We have now a collection with our files. We can now either upload a tabular file containing the element identifiers and the tags we want to apply, or we can extract the element identifiers and extract the tags using a Regular Expression. We will do the latter.

hands_on Hands-on: Set group tags using the “Tag elements from file” tool

  1. Extract element identifiers tool
    • param-collection “Dataset collection”: created collection
  2. Replace Text in entire line tool
    • param-file “File to process”: output of Extract element identifiers tool
    • In “Replacement”:
      • In “1: Replacement”
        • “Find pattern”: (.*)_(.*)_(.*).counts
        • “Replace with”: \1_\2_\3.counts\tgroup:\2\tgroup:\3

    This step add an additional columns that can be used with the Tag elements from file tool

  3. Change the datatype to tabular

    tip Tip: Changing the datatype

    • Click on the galaxy-pencil pencil icon for the dataset to edit its attributes
    • In the central panel, click on the galaxy-chart-select-data Datatypes tab on the top
    • Select tabular
    • Click the Change datatype button
  4. Tag elements from file tool
    • param-collection “Input Collection”: created collection
    • param-collection “Tag collection elements according to this file”: output of Replace Text tool

You should now have a properly tagged collection of tabular files that can be used in DESeq2.

Using group tags in tool, e.g. DESeq2

DESeq2 has two modes for specifying factors. One can either select datasets corresponding to factors, or use group tags to specify factors. We will use the grop tags present in our collection to specify factors.

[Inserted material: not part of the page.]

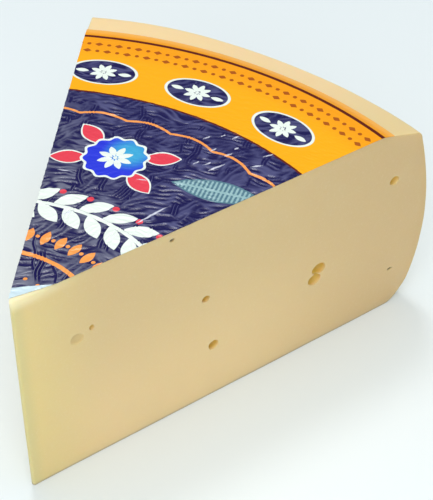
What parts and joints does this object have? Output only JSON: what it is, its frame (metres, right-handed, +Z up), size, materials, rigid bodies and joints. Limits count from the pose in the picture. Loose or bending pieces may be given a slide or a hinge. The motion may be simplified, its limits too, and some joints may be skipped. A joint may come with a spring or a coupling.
{
  "type": "raclette cheese wedge",
  "caption": "Wedge cut from a round raclette cheese wheel, with a bowed rind at the rim, small round eyes on the cut sides and a crinkled printed label over the top.",
  "frame": {"origin": "on the table under the middle of the wedge's box", "axes": "+Y from the tip towards the rim, +Z up, the printed side on top"},
  "size_m": [0.1232, 0.1434, 0.0723],
  "materials": {
    "cheese": "smooth, slightly waxy cut cheese with a thin pale rind round the rim and under the foot",
    "label": "glossy printed film, orange round the rim and navy inside, finely crinkled"
  },
  "bodies": {
    "root": {"cheese": "cheese", "label": "label"}
  },
  "joints": []
}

The tool interface will prompt you with the group tags that are available for your inputs:

Group tags in the tool UI

hands_on Hands-on: Running DESeq2 with group tags

  1. DESeq2 tool with the following parameters:
    • “how”: Select group tags corresponding to levels
      • param-collection “Count file(s) collection”: Generated collection
      • In “Factor”:
        • In “1: Factor”
          • “Specify a factor name”: Treatment
          • In “Factor level”:
            • In “1: Factor level”:
              • “Specify a factor level”: treat
              • “Select groups that correspond to this factor level”: Tags: treat
            • In “2: Factor level”:
              • “Specify a factor level”: untreat
              • “Select groups that correspond to this factor level”: Tags: untreat
        • param-repeat Click on “Insert Factor” (not on “Insert Factor level”)
        • In “2: Factor”
          • “Specify a factor name” to Sequencing
          • In “Factor level”:
            • In “1: Factor level”:
              • “Specify a factor level”: paired
              • “Select groups that correspond to this factor level”: Tags: paired
            • In “2: Factor level”:
              • “Specify a factor level”: single
              • “Select groups that correspond to this factor level”: Tags: single
    • “Files have header?”: No
    • “Output normalized counts table”: Yes

Conclusion

We can select a subset of Collections using the special group tag.

keypoints Key points

  • Group tags allow complex analyses without reshaping or unhiding datasets in a collection

congratulations Congratulations on successfully completing this tutorial!